Web technologies are stepping up.  HTML, CSS, and Javascript will remain cornerstones of how we interact with the web, but the changes in CSS3 and HTML5 are startling.  Why, here’s a simple snake game I made in 4 hours, without knowing a single thing about javascript.  There’s almost no reason to use Flash, and certainly not for much longer.

So I will be adding HTML5/CSS3/Javascript to my stables.  By no means will I be shirking powerful lower-level languages like C, though I will most likely continue using Python in my server-side applications.  And API’s everywhere.  API’s out the wazoo.

I don’t think any of these ideas come as a surprise to anyone who cares about these things, but I am damned excited about it, and I just had to share.

Network Security Misses The Point

Charlie Stross has a thought-provoking piece on network security entitled Where We Went Wrong.

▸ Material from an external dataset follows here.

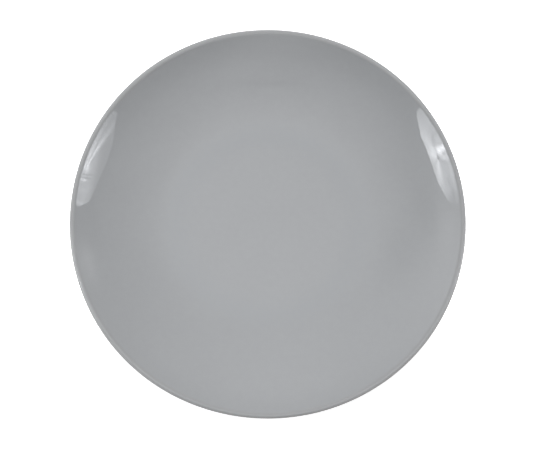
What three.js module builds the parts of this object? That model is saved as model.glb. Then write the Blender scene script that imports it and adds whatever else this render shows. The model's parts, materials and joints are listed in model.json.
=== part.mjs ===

Granted, there is quite a lot wrong with network security.  Most of what he mentions have been valid concerns for years, and most likely will remain for years further.  However, I think a fair point to make here is fixing these would not be simple, or they wouldn’t have survived this long.  Second, I cannot fault Microsoft, the NSA, or any others for failing to see the far-reaching implications of their actions.  I have trouble remembering where I put my shoes, and I doubt anyone knew at the time they were the architects of a new age.
I see professionals asking why we’re using passwords when something else would be more secure.  Security is not the only factor, but usability, cost, current support, and social awareness play large and critical roles in adoption of new policies.  As fast as things move in this field, we will always suffer the hangups of the human element.
Perhaps most critical:  The trade-off between security and accessibility.  Until the usability of security policies and applications improves to the point that my parents can use them knowledgeably, there won’t be significant progress.  People genuinely want to be secure, as shown by an entire industry that does more damage than actual hackers (read:antivirus software).  Until we create tools we use that are friendly enough to promote to casual users, we’ll continue to hide in the relative safety of our sandboxed browsers and well backed-up systems that can be restored at will while regular users are chucked en masse to the wolves.

What would I propose?  First, give “security specialists” a thorough background in usability and design.  I don’t think antivirus software should run consume all available process I/O with priority and manage to have hard-to-use interfaces that are unresponsive when scans are run.  That doesn’t strike me as a valuable service, but more of a gigantic pain in the butt.  Being unable to encrypt low-level protocol traffic and certificates of trust are secondary to expert systems that reinforce best practices.

Second, realize that until these improve, hacking will be profitable.  As long as hacking is profitable, it will be a concern.  There are a great deal of idealists amongst security professionals who are quick to denounce other companies acting in their self interest.  I wonder how those professionals would feel about working toward eliminating their job.

Programming Is Not What You Think It Is

I hit upon an excellent article just now on Dot Mac:

Good programmers spend much of the other 90% thinking, researching, and experimenting to find the best design. Bad programmers spend much of that 90% debugging code by randomly making changes and seeing if they work.

Very true.  I suspect most of my time goes into research and learning.  After all, what makes a programmer valuable is what he (or she) knows.  When I pick up a job creating a website or touching up something, I may ask for a few hundred dollars for what seems like a few hours work to a client, but what led to such an elegant solution was years of research, diligent study, and experience.